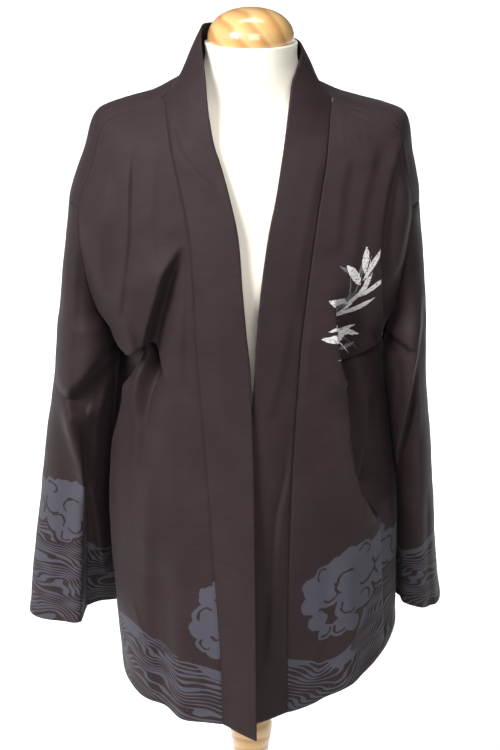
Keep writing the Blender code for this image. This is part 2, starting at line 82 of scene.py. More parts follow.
def varnished_pine(name, lean, middle):
    """Pine turned and varnished clear: broad honey bands of summer wood, fine fibres, a wet gloss."""
    # The log's lean in degrees and its middle say how the lathe cuts across its rings.
    material, tree, shader = new_material(name, 0.38)
    shader["Coat Weight"].default_value = 0.8
    shader["Coat Roughness"].default_value = 0.08
    place = add(tree, "ShaderNodeTexCoord")["Object"]
    angles = [math.radians(degrees) for degrees in lean]
    turned_to = {"Vector": place, "Rotation": angles, "Location": middle}
    log = add(tree, "ShaderNodeMapping", turned_to)[0]
    wander = add(tree, "ShaderNodeTexNoise", {"Vector": log, "Scale": 14.0, "Detail": 2.0})["Color"]
    pull = add(tree, "ShaderNodeVectorMath", {0: wander, "Scale": 0.030}, operation="SCALE")[0]
    bent = add(tree, "ShaderNodeVectorMath", {0: log, 1: pull}, operation="ADD")[0]
    # Growth rings are drawn 21 mm apart, coarser than real ones, as broad as the cap's pale bands.
    rings = {"Vector": bent, "Scale": 15.0, "Distortion": 1.2, "Detail": 2.0, "Detail Scale": 1.5}
    sawn = {"wave_type": "RINGS", "rings_direction": "Y", "wave_profile": "SAW"}
    grain = add(tree, "ShaderNodeTexWave", rings, **sawn)[1]
    colour = add(tree, "ShaderNodeValToRGB", {"Fac": grain})
    honey = [(0.0, "#dbb67c"), (0.45, "#d6aa6c"), (0.8, "#c08a4f"), (1.0, "#d3a668")]
    set_stops(colour[0].node.color_ramp, honey)
    along = add(tree, "ShaderNodeMapping", {"Vector": bent, "Scale": (900.0, 30.0, 900.0)})[0]
    fibre = add(tree, "ShaderNodeTexNoise", {"Vector": along, "Scale": 1.0, "Detail": 3.0})[0]
    pale = add(tree, "ShaderNodeMapRange", {0: fibre, 1: 0.3, 2: 0.7, 3: 0.93, 4: 1.0})[0]
    streaked = {6: colour["Color"], 7: pale, 0: 1.0}
    wood = add(tree, "ShaderNodeMix", streaked, data_type="RGBA", blend_type="MULTIPLY")[2]
    tree.links.new(wood, shader["Base Color"])
    bump = add(tree, "ShaderNodeBump", {"Height": fibre, "Strength": 0.05, "Distance": 0.0003})[0]
    tree.links.new(bump, shader["Normal"])
    return material


def shown(name, data):
    """An object with the given data, in the scene."""
    thing = bpy.data.objects.new(name, data)
    bpy.context.scene.collection.objects.link(thing)
    return thing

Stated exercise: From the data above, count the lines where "scene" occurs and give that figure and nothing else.

In response: 3